Who Revised the Atomic Theory?


Jane Flores

The Atomic Theory is one of the most fundamental concepts in modern science. It describes the nature of matter, how it behaves and interacts with other matter.

The theory has undergone several revisions throughout history, with each revision building upon the previous one. In this article, we will explore who revised the Atomic Theory and what changes they made to it.

John Dalton

The first person to propose a modern Atomic Theory was John Dalton, an English chemist, and physicist. In 1803, he proposed that all matter was composed of atoms that were indivisible and indestructible. He also suggested that each element had its unique type of atom, which differed in mass and size from other elements.

J.J Thomson

In 1897, J.J Thomson discovered the electron, which proved that atoms were not indivisible as Dalton had thought. He proposed a new model known as the Plum Pudding Model or Thomson’s Atomic Model. According to this model, atoms were composed of positively charged material with negatively charged electrons embedded within them.

Ernest Rutherford

In 1911, Ernest Rutherford conducted an experiment known as the Gold Foil Experiment. He fired alpha particles at a thin sheet of gold foil and observed their behavior. Based on his observations, he proposed a new atomic model where atoms had a small positively charged nucleus at their center surrounded by negatively charged electrons orbiting around it.

Niels Bohr

Niels Bohr further refined Rutherford’s model in 1913 by proposing that electrons moved in fixed orbits around the nucleus instead of randomly moving around it. He also introduced the concept of energy levels or shells where electrons could exist at specific distances from the nucleus.

James Chadwick

James Chadwick discovered neutrons in 1932 and showed that they were a fundamental part of the atomic structure. He proposed that atoms had a small, dense nucleus containing positively charged protons and neutral neutrons with negatively charged electrons orbiting around it.

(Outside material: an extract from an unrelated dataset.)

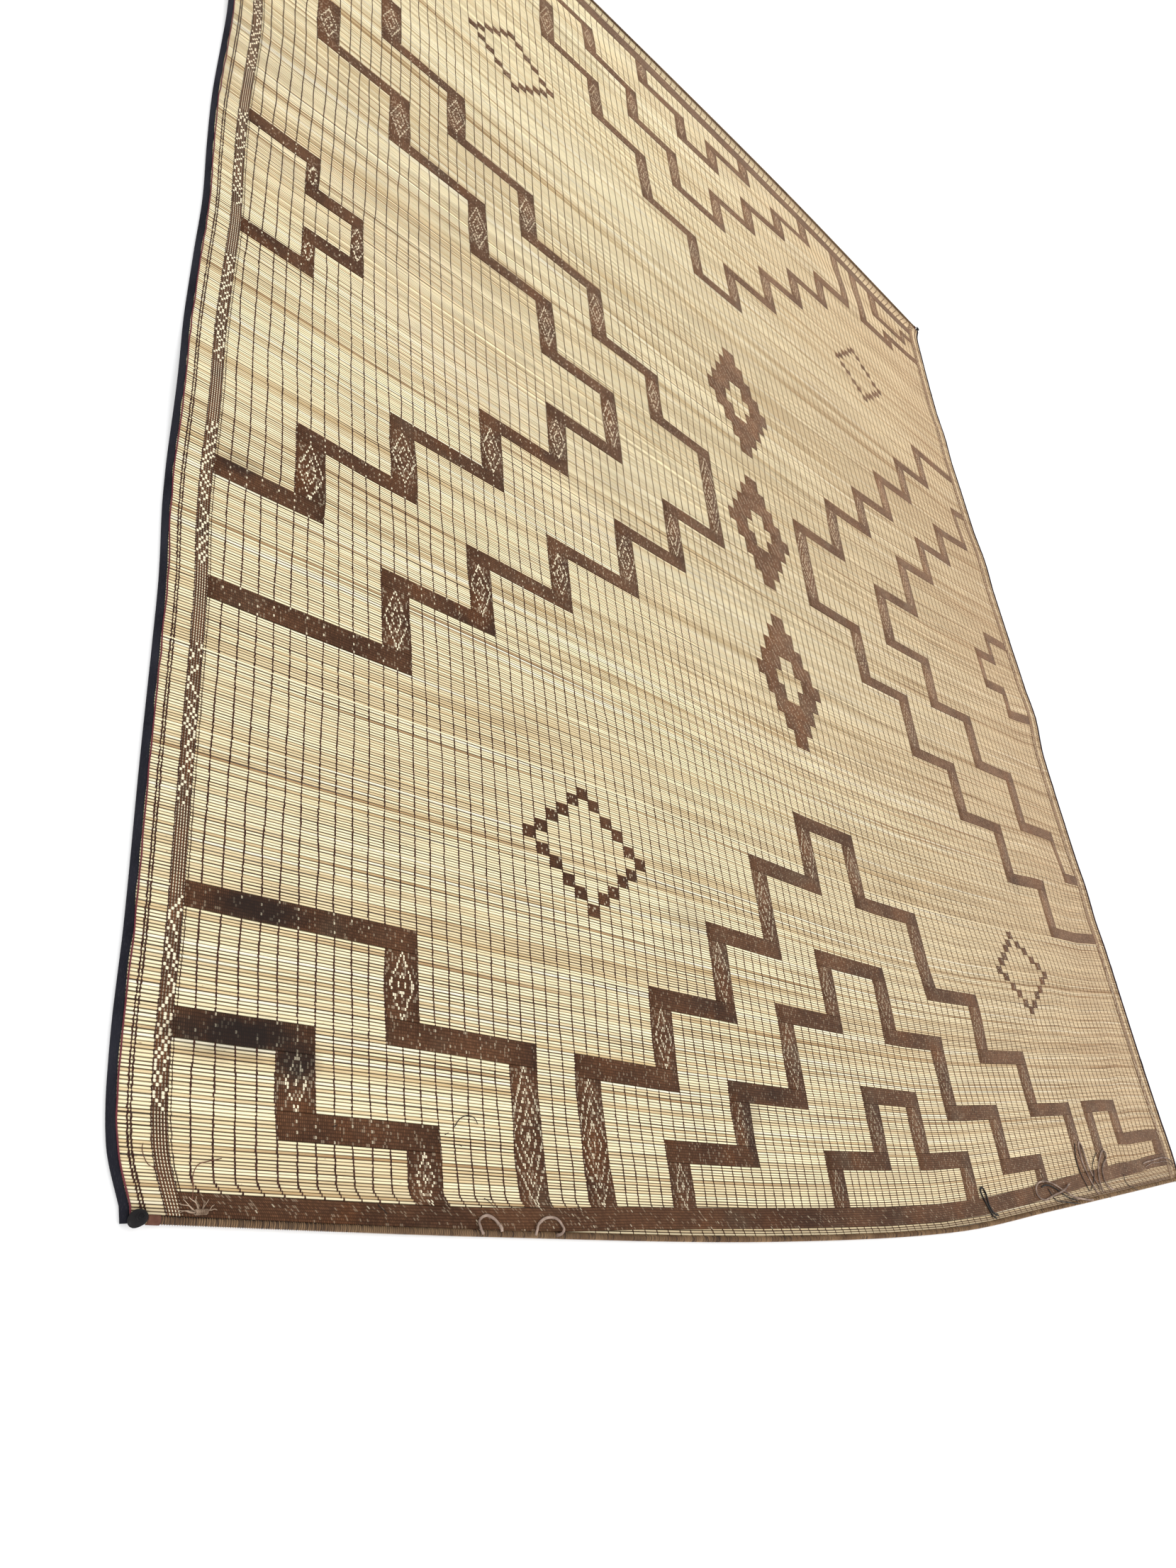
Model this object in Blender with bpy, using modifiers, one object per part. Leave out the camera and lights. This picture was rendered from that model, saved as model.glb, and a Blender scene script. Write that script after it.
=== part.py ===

In conclusion, the Atomic Theory has undergone several revisions over the years, with each revision building upon the previous one. John Dalton proposed the first modern Atomic Theory, J.J Thomson discovered the electron, Ernest Rutherford proposed the nuclear model of an atom, Niels Bohr introduced energy levels or shells and James Chadwick discovered neutrons.

These scientists have contributed significantly to our understanding of matter and its behavior. Today, we continue to refine and improve upon their work as we strive to unravel the mysteries of the universe.